Can you give us an update on where you think Bitfury development is and your relationship there? Yeah, I mean, we still have roughly six years left of a seven-year master agreement with them that provides us the right of first refusal on their equipment, as well as a most favored nation pricing framework for that equipment. I think we've mentioned in the past that this year we did not flex the option to buy their equipment, but we think there's value in still having six years if we return to a machine market where It is difficult to acquire machines that should provide us a decent advantage, assuming they come out with competitive machines in the future. They remain roughly a slightly more than 80% shareholder of ours. But that's where it is. Okay. The $9 million... Maybe this is better for Ed. The $9 million due from the JV is on account of what the initial spool-up at Alborz? Correct.
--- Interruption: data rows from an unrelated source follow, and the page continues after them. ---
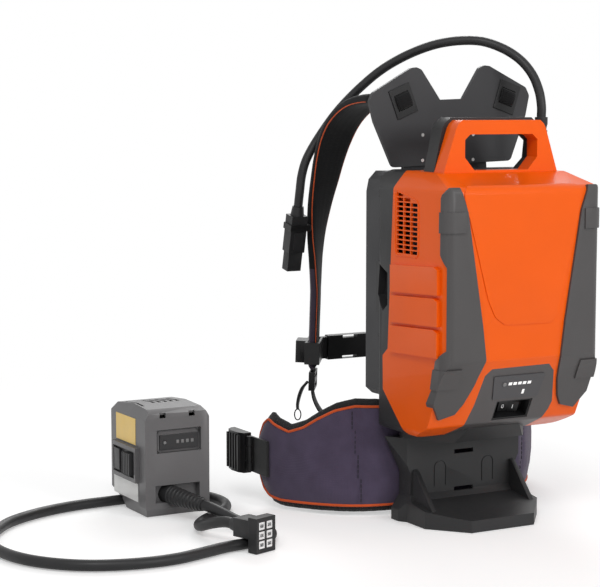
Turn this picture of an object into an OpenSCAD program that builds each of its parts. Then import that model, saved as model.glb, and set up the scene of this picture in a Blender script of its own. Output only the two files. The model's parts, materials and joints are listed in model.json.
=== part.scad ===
// Battery pack worn on the back, with its carrying harness, its power lead and the
// battery-shaped adapter set that feeds a hand-held tool.
// Millimetres, +Z up. The origin is the middle of the stand's base, on the ground.
// +Y points to the wearer, and +X is to the right of someone who faces the front panel.

/* [Battery body] */
// Width across the side panels
body_w = 208; // [200:1:220]
// Height from the lowest edge to the top
body_h = 305; // [295:1:325]
// Depth from the front panel to the back wall
body_d = 155; // [150:1:170]
// Depth of the front shell, up to the parting line
split_d = 119; // [115:1:124]
// Wall of the shells
wall = 3; // [2.4:0.1:3.6]
// How far the corner bumpers stand proud
bumper_t = 3; // [2:0.5:5]
// Height of one raised grip pad on the sides
grip_h = 32; // [26:1:33]
// How far the grip pads stand proud
grip_t = 5; // [3:0.5:6]
// Radius of the shells' outer edges
edge_r = 10; // [6:1:12]

/* [Carry handle] */
// Height of the handle above the body
handle_h = 57; // [50:1:70]
// Thickness of the top bar
handle_bar = 16; // [14:1:20]
// Depth of the orange front half
handle_front_d = 20; // [18:1:24]
// Depth of the grey rear half
handle_rear_d = 21; // [18:1:24]

/* [Vent grille] */
// Width of one slot
slot_w = 13.4; // [10:0.2:13.6]
// Height of one slot
slot_h = 3.9; // [3:0.1:4]
// Rows of slots
slot_rows = 13; // [10:1:14]

/* [Console] */
// Width of the power rocker
rocker_w = 26; // [22:1:28]
// Height of the power rocker
rocker_h = 14; // [11:1:15]
// Swing of the rocker to each side of its middle, in degrees
rocker_tilt = 8; // [5:1:9]
// Radius of the status button
button_r = 2.5; // [2:0.1:3]

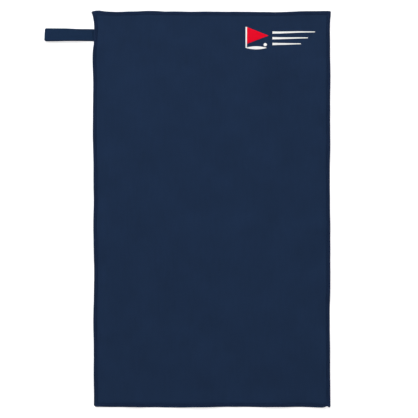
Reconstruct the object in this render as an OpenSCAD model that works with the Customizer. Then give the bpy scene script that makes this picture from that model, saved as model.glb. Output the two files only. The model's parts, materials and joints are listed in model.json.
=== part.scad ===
// Golf towel: a flat microfibre cloth with an overlocked edge, a hanging loop of tape
// and a printed emblem. It lies face up on z = 0, its long side along Y. The cloth is
// one piece of fabric; its two halves are separate solids only so that it can fold.

/* [Cloth] */
// Width of the finished cloth, over its edge seams
cloth_w = 299; // [270:1:330]
// Length of the finished cloth
cloth_l = 501; // [460:1:540]
// Thickness of the brushed fabric
cloth_t = 1.2; // [1:0.1:1.4]
// Radius of the three nearly square corners
corner_r = 1.2; // [0.8:0.1:2]
// Radius of the bottom-left corner, which the overlocker rounded off
round_corner_r = 3.6; // [3:0.1:4.4]

/* [Overlocked edge] */
// Width of the seam band
seam_w = 4.8; // [4.6:0.1:6]
// Thickness of the band, threads and fabric together
seam_t = 1.8; // [1.7:0.1:2]
// Thickness of one layer of thread
thread_t = 0.4; // [0.3:0.05:0.45]
// Width of the row of needle stitches at the band's inner side
needle_w = 0.6; // [0.4:0.1:0.8]

/* [Hanging loop] */
// How far the loop reaches out from the cloth's left edge
loop_l = 62; // [50:1:80]
// Width of the tape
tape_w = 15; // [12:0.5:18]
// Width at the far bend, where the tape spreads a little
bend_w = 16.2; // [16:0.1:19]
// Thickness of the tape
tape_t = 0.7; // [0.6:0.05:0.8]
// Outer radius of the far bend
bend_r = 3.1; // [2.9:0.1:4]
// Distance from the top edge to the middle of the tape
loop_drop = 30; // [25:1:60]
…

Yes. That's our contribution to Alborz that they will reimburse us for.
Okay. So it's primarily rigs that we contributed to the JV.
Okay. Okay. All right. Yeah, good. Okay.
I'll hop back in the queue. Thanks so much, Tyler. Appreciate it.
Good to talk to you both. Thank you, Kevin. Thanks, Kevin. There are no further questions at this time. Tyler, I turn the call back over to you.
Thank you very much for joining our second quarter business update call, and we look forward to the next one when we will hopefully have more great progress to report on. Please do check out our website, cyphermining.com, to learn more about us. Thank you very much.
This concludes today's conference call. You may now disconnect.